Section 14: Home Inspection – Just in to offer a pre-market home inspection, marketing benefit.
Section 15: Photography and Materials
These items belong to the Firm / Agent or source that paid for them. Seller has no right or usage of these materials unless firm/agent are compensated specifically for them.
Section 16: Additional Terms to the Contract
Section 17: Dual Agency
Same as what is written in the Working with Real Estate Agent brochure. If a agent from the office shows the home and presents an offer, you will be in dual agency with two different agents under the same firm.
If the listing agent wants to bring a buyer, the listing agent is in Dual Agency and must explain to the seller what this entails.
This section is one that needs to be explained in a bit more detail per transaction, then the seller must choose which way they would ideally like to be represented.
I personally like, “Designated Dual Agency”, so you still get full representation and make the most of the firm itself. See if your firm offers this option and have your agent explain it.
Section 18: Mediation
If a dispute arises then this just states you can take the contract to court. It is a legal NC document.

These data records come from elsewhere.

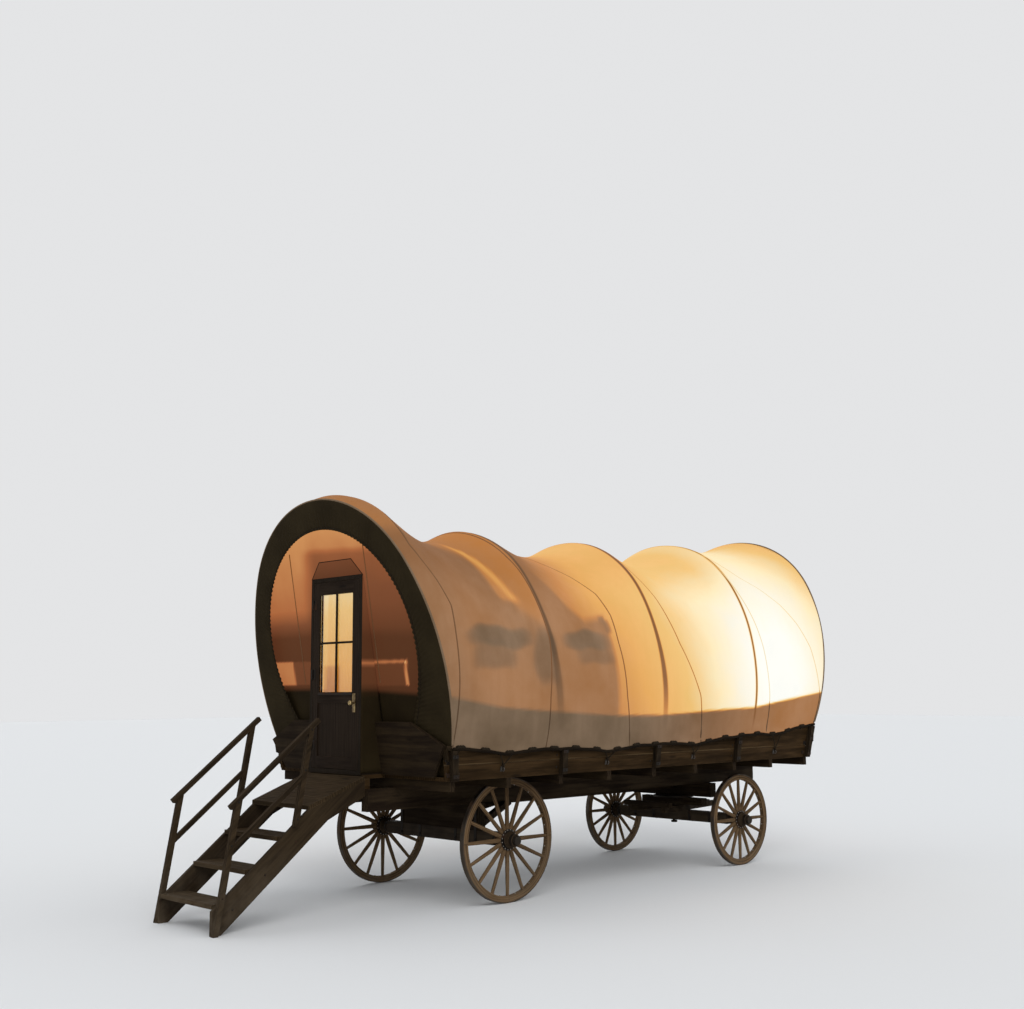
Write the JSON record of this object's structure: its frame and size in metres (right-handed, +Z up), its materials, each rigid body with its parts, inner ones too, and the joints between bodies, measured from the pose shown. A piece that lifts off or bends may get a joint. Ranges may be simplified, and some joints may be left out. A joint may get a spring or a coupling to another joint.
{
  "type": "covered wagon",
  "caption": "Wooden wagon on spoked wheels with a bowed canvas cabin, a glazed door at the rear and steps with handrails up to it.",
  "frame": {"origin": "on the ground, under the middle of the whole object's box", "axes": "+X forward to the steering axle, +Y to the wagon's left, +Z up"},
  "size_m": [8.6876, 3.2502, 4.2426],
  "materials": {
    "canopy": "weathered canvas",
    "end_canvas": "lit canvas",
    "box_wood": "weathered boards",
    "dark_wood": "dark stained timber",
    "wheel_wood": "dry bare wood",
    "step_wood": "bare planks",
    "door_wood": "brown paint, satin",
    "frame_wood": "dark stained timber",
    "iron": "dull, lightly rusted",
    "lock_metal": "worn",
    "glass": "clear"
  },
  "bodies": {
    "box": {"bows": "box_wood", "canvas_cover": "canopy", "door_flap": "canopy", "door_frame": "frame_wood", "door_hinges": "iron", "door_step_floor": "box_wood", "entry_ramp": "step_wood", "floor_beams": "dark_wood", "floor_boards": "box_wood", "floor_joists": "dark_wood", "front_bolster": "dark_wood", "front_canvas_wall": "end_canvas", "front_end_board": "box_wood", "front_hood": "canopy", "handrail_left": "step_wood", "handrail_right": "step_wood", "inner_walls": "box_wood", "king_pin": "iron", "reach_pole": "dark_wood", "rear_axle": "dark_wood", "rear_bolster": "dark_wood", "rear_canvas_wall": "end_canvas", "rear_end_board": "box_wood", "rear_hood": "canopy", "rear_hounds": "dark_wood", "side_boards_left": "box_wood", "side_boards_right": "box_wood", "side_stakes": "box_wood", "step_stringers": "step_wood", "step_treads": "step_wood", "tie_rings": "iron", "top_rails": "box_wood", "upper_turning_plate": "iron"},
    "door": {"door_leaf": "door_wood", "door_glass": "glass", "door_lock": "lock_metal"},
    "front_gear": {"front_axle": "dark_wood", "lower_turning_plate": "iron", "sand_bolster": "dark_wood", "front_hounds": "dark_wood", "sway_bar": "dark_wood"},
    "rear_right_wheel": {"wheel_rear_right": "wheel_wood", "tyre_rear_right": "iron"},
    "rear_left_wheel": {"wheel_rear_left": "wheel_wood", "tyre_rear_left": "iron"},
    "front_right_wheel": {"wheel_front_right": "wheel_wood", "tyre_front_right": "iron"},
    "front_left_wheel": {"wheel_front_left": "wheel_wood", "tyre_front_left": "iron"}
  },
  "joints": [
    {"name": "door_swing", "type": "hinge", "parent": "box", "child": "door", "pos_m": [-2.6709, 0.402, 2.35], "axis": [0, 0, -1], "range_deg": [0, 95]},
    {"name": "steering", "type": "hinge", "parent": "box", "child": "front_gear", "pos_m": [2.8204, 0, 0.792], "axis": [0, 0, 1], "range_deg": [-25, 25]},
    {"name": "rear_right_wheel_turn", "type": "hinge", "parent": "box", "child": "rear_right_wheel", "pos_m": [-1.1996, -1.045, 0.635], "axis": [0, 1, 0], "continuous": true},
    {"name": "rear_left_wheel_turn", "type": "hinge", "parent": "box", "child": "rear_left_wheel", "pos_m": [-1.1996, 1.045, 0.635], "axis": [0, 1, 0], "continuous": true},
    {"name": "front_right_wheel_turn", "type": "hinge", "parent": "front_gear", "child": "front_right_wheel", "pos_m": [2.8204, -1.045, 0.555], "axis": [0, 1, 0], "continuous": true},
    {"name": "front_left_wheel_turn", "type": "hinge", "parent": "front_gear", "child": "front_left_wheel", "pos_m": [2.8204, 1.045, 0.555], "axis": [0, 1, 0], "continuous": true}
  ]
}
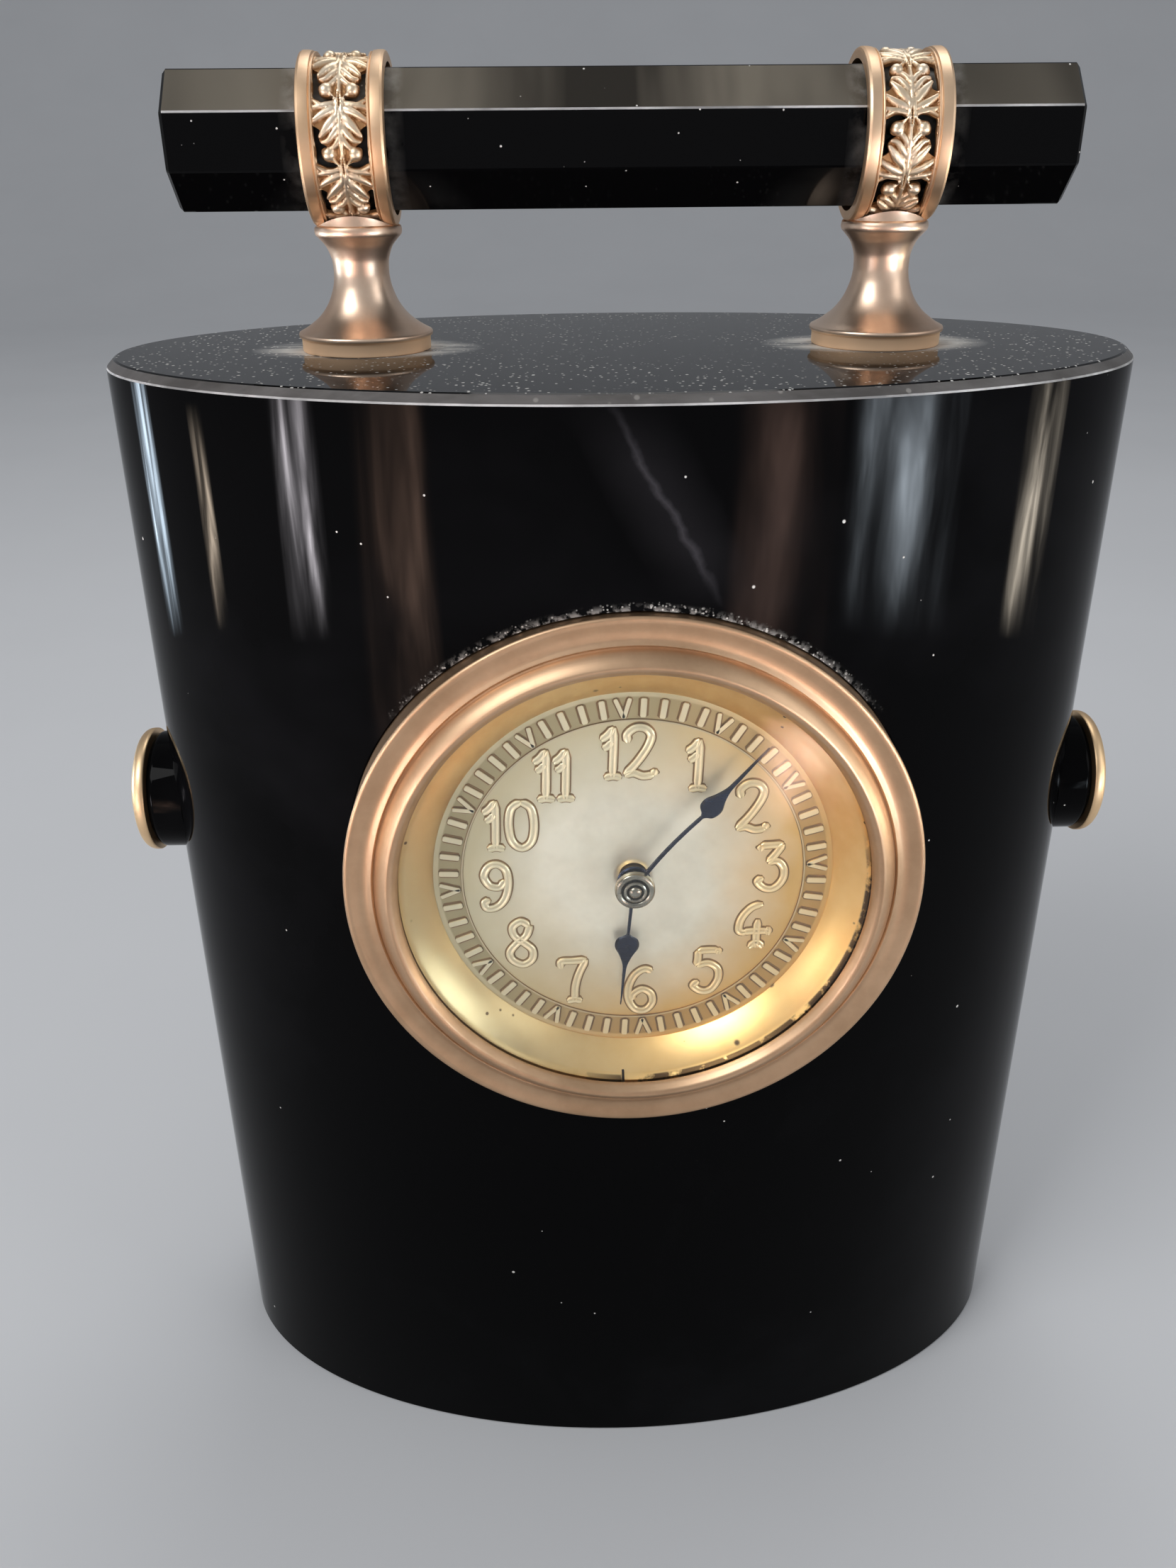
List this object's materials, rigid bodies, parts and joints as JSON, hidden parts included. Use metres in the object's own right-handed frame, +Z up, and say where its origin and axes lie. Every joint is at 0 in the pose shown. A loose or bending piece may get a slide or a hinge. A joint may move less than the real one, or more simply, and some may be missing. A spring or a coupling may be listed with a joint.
{
  "type": "desk clock",
  "caption": "Elliptical polished black stone column clock with a round gilt bezel, convex glass, embossed dial, wound lever movement and an octagonal carrying bar held in pierced collars.",
  "frame": {"origin": "centre of the column's flat base, where it rests", "axes": "+X to the right, +Y away from the viewer of the dial, +Z up; the dial faces -Y"},
  "size_m": [0.1318, 0.0694, 0.1793],
  "materials": {
    "black_stone": "mirror polished",
    "rose_brass": "satin, slightly tarnished",
    "pierced_gilt": "cast, polished high spots",
    "yellow_gilt": "polished gilt",
    "silvered_dial": "embossed, silvered",
    "clear_glass": "clear",
    "drum_brass": "turned",
    "movement_brass": "brushed",
    "cut_steel": "polished",
    "blued_steel": "dark blued"
  },
  "bodies": {
    "case": {"stone_body": "black_stone", "handle_bar": "black_stone", "left_handle_post": "rose_brass", "right_handle_post": "rose_brass", "left_pierced_collar": "pierced_gilt", "right_pierced_collar": "pierced_gilt", "left_side_roundel": "black_stone", "right_side_roundel": "black_stone", "left_boss_cap": "yellow_gilt", "right_boss_cap": "yellow_gilt", "bezel": "rose_brass", "dial_glass": "clear_glass", "sight_ring": "yellow_gilt", "dial": "silvered_dial", "drum_case": "drum_brass", "rear_ring": "rose_brass", "door_hinge_pin": "cut_steel", "front_plate": "movement_brass", "back_plate": "movement_brass", "plate_pillars": "movement_brass", "plate_screws": "blued_steel", "movement_screws": "blued_steel", "click_screw": "blued_steel", "click_spring": "blued_steel", "hairspring": "blued_steel", "balance_cock": "movement_brass", "cock_screw": "blued_steel", "minute_wheel_stud": "cut_steel"},
    "minute_train": {"centre_arbor": "cut_steel", "centre_wheel": "movement_brass", "cannon_pinion": "movement_brass", "minute_hand": "blued_steel", "hand_collet": "blued_steel", "set_knob": "movement_brass"},
    "hour_train": {"hour_wheel": "movement_brass", "hour_hand": "blued_steel"},
    "motion_train": {"minute_wheel": "movement_brass"},
    "barrel": {"mainspring_barrel": "movement_brass", "barrel_cap": "movement_brass", "mainspring": "blued_steel"},
    "third": {"third_arbor": "cut_steel", "third_wheel": "movement_brass"},
    "fourth": {"fourth_arbor": "cut_steel", "fourth_wheel": "movement_brass"},
    "escape": {"escape_arbor": "cut_steel", "escape_wheel": "movement_brass"},
    "winder": {"winding_arbor": "cut_steel", "winding_key": "cut_steel", "ratchet_wheel": "cut_steel"},
    "click": {"click": "cut_steel"},
    "lever": {"pallet_lever": "cut_steel", "pallet_arbor": "cut_steel"},
    "balance": {"balance_staff": "cut_steel", "balance_wheel": "movement_brass"},
    "regulator": {"regulator_lever": "cut_steel"},
    "door": {"rear_door": "rose_brass"}
  },
  "joints": [
    {"name": "minute_spin", "type": "hinge", "parent": "case", "child": "minute_train", "pos_m": [0, -0.016, 0.093], "axis": [0, 1, 0], "continuous": true},
    {"name": "hour_spin", "type": "hinge", "parent": "case", "child": "hour_train", "pos_m": [0, -0.028, 0.093], "axis": [0, 1, 0], "continuous": true},
    {"name": "motion_spin", "type": "hinge", "parent": "case", "child": "motion_train", "pos_m": [-0.00564, -0.026, 0.09505], "axis": [0, 1, 0], "continuous": true},
    {"name": "barrel_spin", "type": "hinge", "parent": "case", "child": "barrel", "pos_m": [-0.00723, -0.018, 0.08268], "axis": [0, 1, 0], "continuous": true},
    {"name": "third_spin", "type": "hinge", "parent": "case", "child": "third", "pos_m": [0.01015, -0.016, 0.09669], "axis": [0, 1, 0], "continuous": true},
    {"name": "fourth_spin", "type": "hinge", "parent": "case", "child": "fourth", "pos_m": [0.0085, -0.016, 0.10607], "axis": [0, 1, 0], "continuous": true},
    {"name": "escape_spin", "type": "hinge", "parent": "case", "child": "escape", "pos_m": [0.0007, -0.016, 0.10744], "axis": [0, 1, 0], "continuous": true},
    {"name": "winding", "type": "hinge", "parent": "case", "child": "winder", "pos_m": [-0.00723, -0.008, 0.08268], "axis": [0, 1, 0], "continuous": true},
    {"name": "click_lift", "type": "hinge", "parent": "case", "child": "click", "pos_m": [-0.00983, -0.0073, 0.07554], "axis": [0, 1, 0], "range_deg": [0, 8], "stiffness_Nm_per_rad": 0.000001, "springref_deg": -5.73},
    {"name": "lever_swing", "type": "hinge", "parent": "case", "child": "lever", "pos_m": [-0.00521, -0.016, 0.1064], "axis": [0, 1, 0], "range_deg": [-4, 4]},
    {"name": "balance_swing", "type": "hinge", "parent": "case", "child": "balance", "pos_m": [-0.01048, -0.012, 0.10449], "axis": [0, 1, 0], "range_deg": [-270, 270], "stiffness_Nm_per_rad": 0.0000145},
    {"name": "regulator_turn", "type": "hinge", "parent": "case", "child": "regulator", "pos_m": [-0.01048, -0.0023, 0.10449], "axis": [0, 1, 0], "range_deg": [-20, 20]},
    {"name": "door_hinge", "type": "hinge", "parent": "case", "child": "door", "pos_m": [-0.0317, 0.0332, 0.093], "axis": [0, 0, 1], "range_deg": [0, 115]}
  ],
  "couplings": [
    {"joint": "hour_spin", "follows": "minute_spin", "ratio": 0.083333},
    {"joint": "motion_spin", "follows": "minute_spin", "ratio": -0.33333},
    {"joint": "barrel_spin", "follows": "minute_spin", "ratio": -0.16667},
    {"joint": "third_spin", "follows": "minute_spin", "ratio": -8},
    {"joint": "fourth_spin", "follows": "minute_spin", "ratio": 60},
    {"joint": "escape_spin", "follows": "minute_spin", "ratio": -600}
  ]
}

Section 19: Wire Fraud Warning!
READ, READ, READ! If you are planning on wiring any funds you must read this for your protection.
Section 20: Entirety / Changes / Termination to the Agreement
Basically again stating any changes must be agreed upon and this is a legal NC document, so the term is stated based on what the contract states. If you want to terminate, both sides still must agree to it and it needs to be in written form.
Note: This is a Very Short and Rough Break down of the North Carolina Real Estate Commission’s Exclusive Listing Agreement. I am not a NC lawyer, and any disputes, questions you may have please seek the advice and counsel of a certified lawyer. This is only here to better assist in a basic understanding and is an expressed opinion of myself.